To answer your question, I wouldn’t push such a button, because I have learned various things (from Hayek, Sowell, David Henderson, Milton Friedman, John Stossel, etc.) that make me skeptical of government intervention and big government in general. But there are in fact people who do want to abolish billionaires (that is why philosophical papers defending billionaires have been written), even considering your magical button questions regarding charity work. I’ve followed Chris Freiman on Twitter for a while and I remember him criticizing people who are critical of private charity; your points about government taxation preventing charity wouldn’t affect them very much presumably. Since I’m too lazy to find those posts now, I will just point out that Jacobin has an article entitled “Against Charity” from 2015. I admittedly am ignorant about the details of that or other similar articles, but the point is that people already have accounted for charity in their desire to prohibit billionaires or otherwise support bigger government.
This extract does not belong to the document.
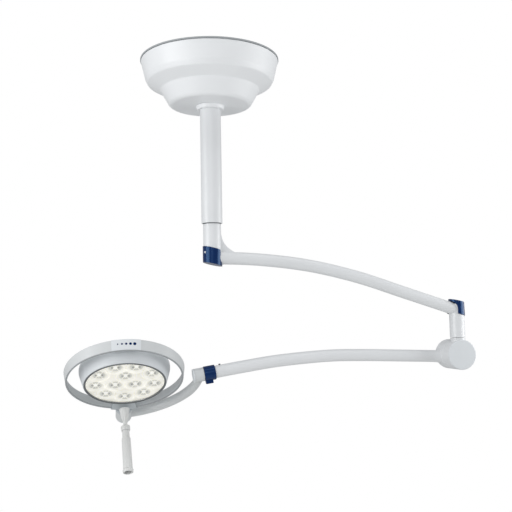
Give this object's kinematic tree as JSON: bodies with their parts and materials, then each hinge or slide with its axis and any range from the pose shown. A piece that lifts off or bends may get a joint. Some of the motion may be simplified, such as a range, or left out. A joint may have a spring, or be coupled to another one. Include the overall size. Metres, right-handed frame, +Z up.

So yes, they presumably would in fact push the magic button you’re talking about.
I recall that back in 2008 or something like that Obama was asked whether he’d support a rise in capital gains taxes even if that lead to lower revenue, and he answered the question “why raise it all” in light of that with “for purposes of fairness.” (I think that video cuts off a later segment of Obama wondering whether revenue really would be lower, but the fact that he would even consider raising the tax for “fairness” even if it meant lower revenue is telling.) People actually have expressed support for raising taxes on the rich even if it didn’t lead to more revenue. I thought Margaret Thatcher was perhaps exaggerating in her statement that some people would rather have the poor poorer, as long as the rich were less rich, but unfortunately she was not, as these examples show. So I believe the answer to your question is yes.